Advanced Database Optimization Techniques for High-Traffic Applications

When dealing with applications that serve millions of users daily, database performance becomes a critical factor in the user experience. In this article, I’ll share some advanced optimization techniques I’ve used in production environments to handle high traffic loads efficiently.

Understanding Query Performance

Before diving into specific optimizations, it’s essential to understand how to identify performance bottlenecks in your database. Here are the tools and metrics I use:

Query Execution Plans

Execution plans are the roadmap your database follows to retrieve the requested data. For PostgreSQL, you can use the EXPLAIN ANALYZE command:

EXPLAIN ANALYZE SELECT * FROM users WHERE email = 'john@example.com';

This command provides valuable information about:

How the database engine accesses the data
Which indexes are being used
The cost of each operation
Actual execution time

Key Metrics to Monitor

Query execution time: The end-to-end time it takes for a query to complete
Index usage: Whether appropriate indexes are being utilized
Buffer hits vs. disk reads: How often data is retrieved from memory vs. disk
Number of rows processed: Determines the scale of the operation

Indexing Strategies for High-Performance

Proper indexing is perhaps the single most crucial factor in database performance. Here are some advanced indexing techniques:

Partial Indexes

Instead of indexing an entire column, create indexes only for the subset of data that is frequently queried:

CREATE INDEX idx_active_users ON users (email) WHERE status = 'active';

This approach reduces index size and improves maintenance operations while still providing fast lookups for the most common queries.

Covering Indexes

Design indexes that include all the columns required by your query to enable index-only scans:

CREATE INDEX idx_user_lookup ON users (email, first_name, last_name, created_at);

When a query only needs data contained within the index itself, the database can avoid accessing the table altogether, resulting in significant performance improvements.

Expression Indexes

For queries that filter on expressions rather than simple columns, create indexes on those expressions:

CREATE INDEX idx_lower_email ON users (LOWER(email));

This allows efficient querying for case-insensitive searches like:

SELECT * FROM users WHERE LOWER(email) = 'john@example.com';

Connection Pooling

Opening database connections is an expensive operation.
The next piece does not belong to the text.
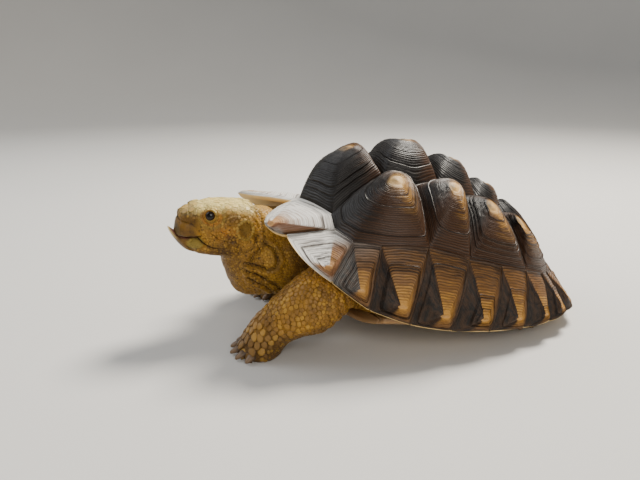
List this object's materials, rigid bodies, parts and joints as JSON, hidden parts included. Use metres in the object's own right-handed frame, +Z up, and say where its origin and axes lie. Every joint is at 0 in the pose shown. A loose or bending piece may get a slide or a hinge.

Connection pooling maintains a pool of open connections that can be reused, significantly reducing connection overhead.

For PostgreSQL, tools like PgBouncer can manage thousands of client connections while maintaining a much smaller number of actual database connections.

Key connection pooling settings to optimize:

Pool size: Start with connections = (core_count * 2) + effective_spindle_count
Connection lifetime: Set a reasonable TTL to recycle connections periodically
Transaction vs. Session pooling: Choose based on your application’s connection usage patterns

Query Optimization Techniques

Rewrite Complex Queries

Often, the way a query is written can dramatically impact performance. Consider this inefficient query:

SELECT * 
FROM orders
WHERE customer_id IN (SELECT id FROM customers WHERE region = 'Europe');

It can be rewritten as:

SELECT o.*
FROM orders o
JOIN customers c ON o.customer_id = c.id
WHERE c.region = 'Europe';

The join approach typically performs better than subqueries for many database engines.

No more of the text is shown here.